Yes there is, but it is really important to know what reconciliation looks like in the Christian community. There was a conference called Faith in Conflict in Coventry. It was years in preparation, and I think it was one of the best Christian conferences I have ever attended. We need to understand reconciliation within the Church as the transformation of destructive conflict. That doesn’t mean unity, it doesn’t mean that we all agree; perhaps we still disagree with each other passionately, but we still love each other.

Gracefully?

Gracefully, and deeply committed to each other – that’s the challenge to the Church. And that is also the challenge to the Church looking towards society, because we are deeply divided at both home and abroad over huge issues. We have to look at this and say there are ways of doing this without hating each other.

It is as if, ‘If the Church of England can do this, then the world can do this.’

Yes, but it is the Church’s calling. The Church is called to proclaim that Jesus Christ is our Saviour and Lord and to worship him with adoration and passion. How we carry that out to the world is about being a sign of peace and reconciliation, of hope, optimism, love, and the fruit of the Spirit in the bonds of peace. It is a massive challenge; we are all sinners and we mess up constantly. But we must remember that God is bigger than our sin and our stupidity. The cross and resurrection demonstrate that.

How did the cross and resurrection help when your daughter died?

The verse we came back to at the time was ‘In everything God works for the good of those who love him.’ I remember another verse was from the Psalms, that God stores up our tears in a bottle. God is aware of our suffering, of the suffering of the broken world. Our suffering was nothing compared to that of many people in the world, and he is at work even in the darkest places. I think that the cross is the great point at which all the suffering, sorrow, torture and sin and all that yuck of the world ends up on God’s shoulders out of love for us. The resurrection is, in Tom Wright’s great title, Jesus and the Victory of God; the demonstration of the overcoming by Jesus, by God, of all the stuff.

I was going to ask what you make of Easter.

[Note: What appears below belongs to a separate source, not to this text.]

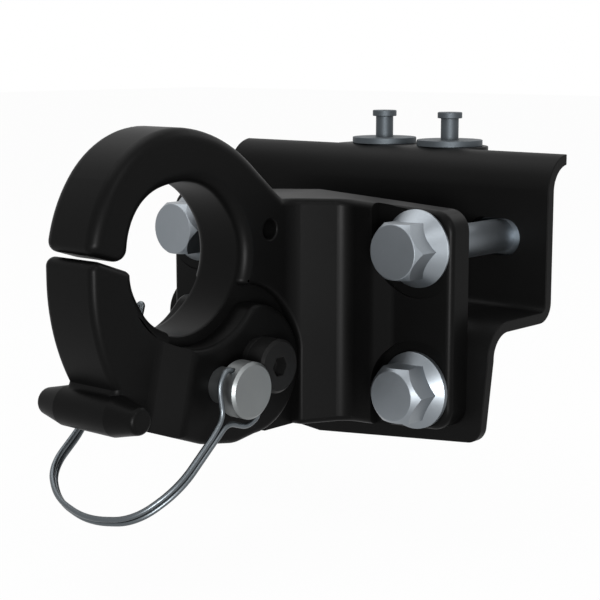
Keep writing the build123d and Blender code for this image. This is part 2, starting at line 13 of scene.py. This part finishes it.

But maybe you have already answered that question.

I hope I have – the victory of God: Easter as the victory of God; Easter as transformative of not only ourselves and our individual lives, but also of the whole cosmos; Easter as transformative of how we look at the future; where we are going and what we should do, and how we deal with suffering and prayer.

How do you pray?

I am like a magpie. When I see a bit of gold I take it. I start the day with devotional prayer, personal prayer just by myself. I am learning to pray more when I wake in the night. We pray together before we go to sleep. I go for a run in the morning, and I use that time for prayer. I think that over the years I have grown to value very, very deeply contemplative prayer, the Lectio Divina, meditative prayer, the importance of being in silence in the presence of God.

And the Bible?

I don’t have words to describe how important it is to me. I read it slowly. I have a personal time when I read carefully and slowly what God is saying to me. I use an up-to-date commentary to challenge me afresh, give me a different approach to a passage. I stay with a passage until it stops speaking to me.